Is the pcap attached to comments 68 and 69 the same as the existing and provided pcap?
*** Bug 2054102 has been marked as a duplicate of this bug. ***
If there is still a delay of 200ms with the kernel that has the backport [1], it should be easy to produce pcaps which support this The backport of this fix is supposed to fix the 200ms delay (make the re-xmit faster, not 200ms later.) If the kernel isn't re-transmitting packets due to ~100 duplicate acks being received with [1] this still has to be fixed in Linux. [1] https://github.com/torvalds/linux/commit/a29cb6914681a55667436a9eb7a42e28da8cf387
(In reply to mcambria from comment #103) > > If there is still a delay of 200ms with the kernel that has the backport > [1], it should be easy to produce pcaps which support this > > The backport of this fix is supposed to fix the 200ms delay (make the > re-xmit faster, not 200ms later.) > There are still some instances of the 200ms retransmissions in the pcaps with the patched kernel containing: net: tcp better handling of reordering then loss cases There are some of varying times like 39ms where RACK calculated the optimal RTO interval based on heuristics as well.
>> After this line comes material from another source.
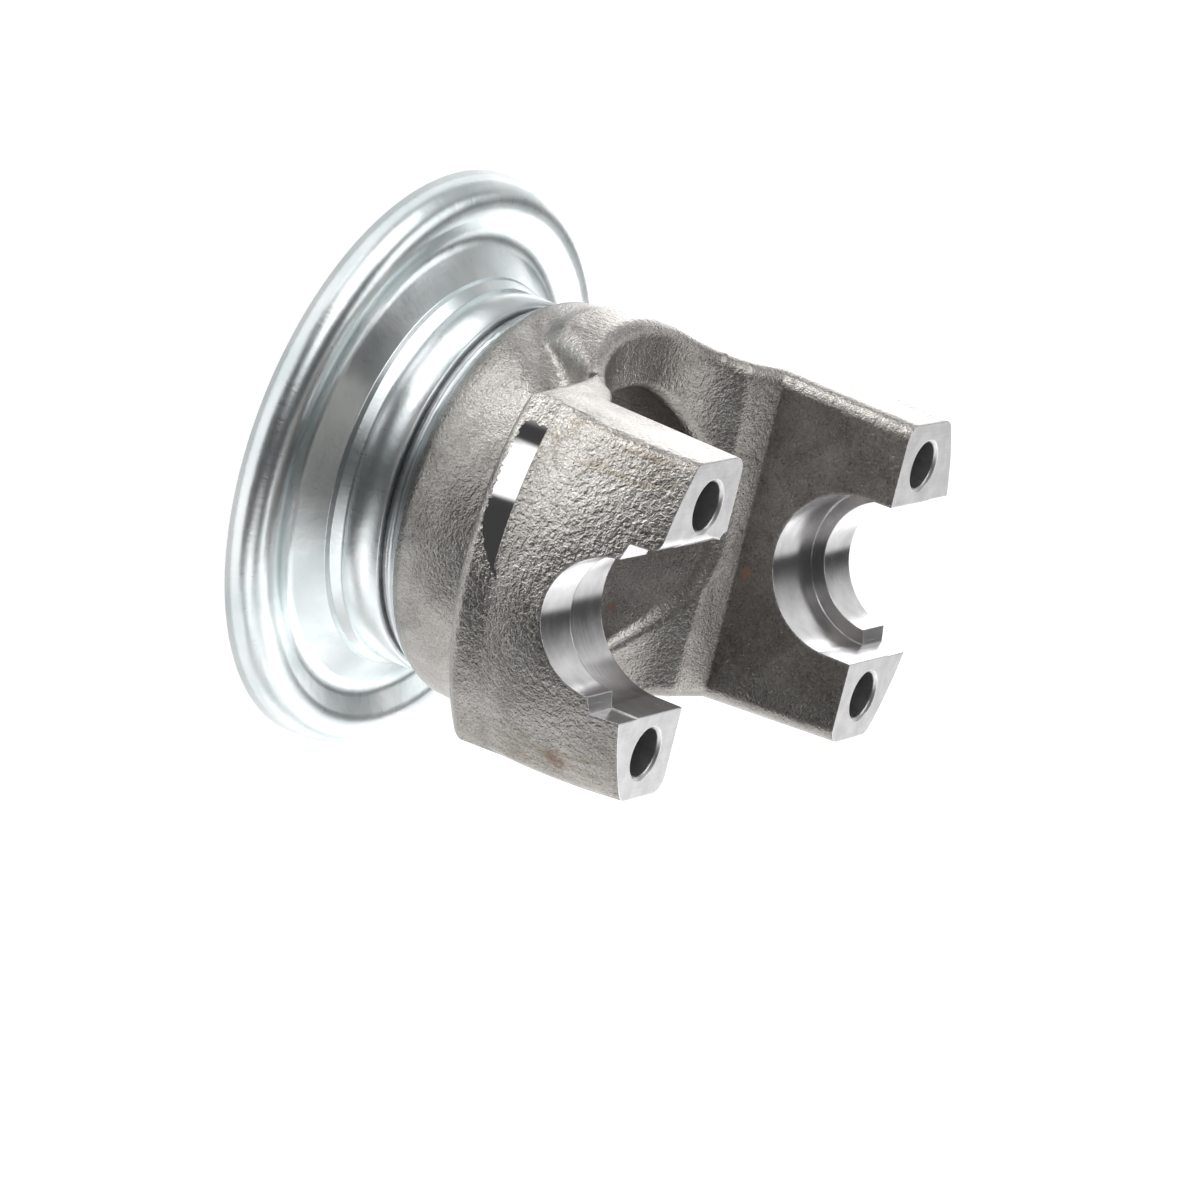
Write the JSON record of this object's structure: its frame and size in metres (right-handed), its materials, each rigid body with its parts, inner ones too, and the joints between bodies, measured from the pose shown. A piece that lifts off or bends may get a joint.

There are some regular retransmissions that had an interval of few ms and recovered very fast. > If the kernel isn't re-transmitting packets due to ~100 duplicate acks being > received with [1] this still has to be fixed in Linux. > > > [1] > https://github.com/torvalds/linux/commit/ > a29cb6914681a55667436a9eb7a42e28da8cf387 I was reading the RACK RFCs and looking at the code that Yuchung implemented. It's a lot more complex than the older pre-RACK tcp dupack recovery mechinism. AFAICT it's supposed to be a lot smarter than the basic 3 dupacks will trigger a fast retransmission. I don't think RACK will guarantee that there will never be 200ms timer based retransmissions. The commit improved some situations but there are other valid reasons that 200ms restransmit can occur.